Intended to raise funds for the purchase of migratory bird refuges or sanctuaries, the federal duck stamp is not valid as postage. It is, rather, a revenue stamp, which is a stamp that pre-pays a tax on specific items or services. The United States issued its first adhesive revenue stamps in 1862, the funds ear-marked for Civil War expenses. A stamp affixed to items such as playing cards, matches, or a telegram verified that the consumer had paid the tax.
The single known example of a zeppelin cover franked by only a duck stamp, this unique item ranks among the most spectacular associated with the migratory bird hunting stamps. Not only was the revenue duck stamp not valid for its postage, at least six modes of transportation carried it, and it traveled through the mails for over ten thousand miles without detection.

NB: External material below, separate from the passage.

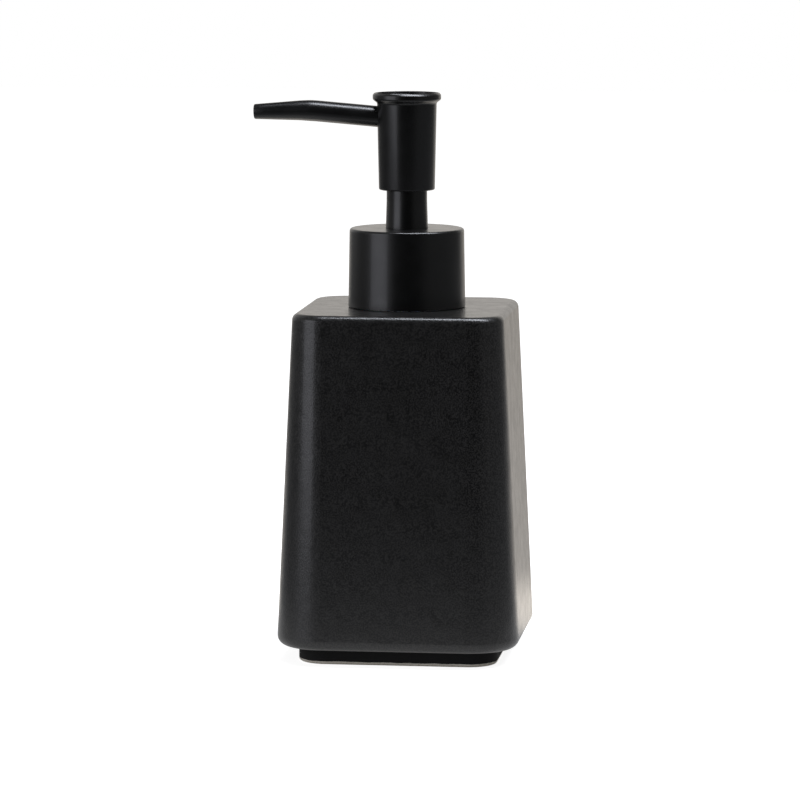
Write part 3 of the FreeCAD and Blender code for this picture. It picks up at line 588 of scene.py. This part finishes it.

The cover was mailed soon after Ding Darling purchased the first duck stamp on August 22, 1934. G.W. Bartlett, a collector from Glen Ridge, New Jersey, franked the cover with a plate number 129201 single and addressed it to an associate in Rio de Janeiro. Dr. Hugo Eckener, commander of the Graf Zeppelin, signed the cover.
September 19, 1934: The cover left New York on the ship Europa. It was dispatched at the on board U.S. seapost office. Further, it was postmarked on the reverse by the German seapost office.
September 23, 1934: The purple cachet signifies that a catapult plane carried the cover from mid-Atlantic to Southhampton, England, from where it was carried by surface mail to Croydon.
From Croydon the cover traveled by regular airmail via Cologne and Hannover to Berlin Tempelhof airfield, where the red cachet "mit Luftpost befordert" (carried by airmail) and the airfield postmark were applied.
September 29, 1934: The cover was forwarded from Berlin to Friedrichshafen by train to connect with the ninth Graf Zeppelin South American flight of 1934, which departed at 1911 GMT.
October 2, 1934: The cover arrived at Recife at 2028 GMT and was then transferred by Condor airmail on a flight to Rio de Janeiro.
October 3, 1934: The cover arrived in Rio de Janeiro at 1535 GMT.
The pencil mark "C761" on the cover was added in Brazil, but its meaning remains unclear.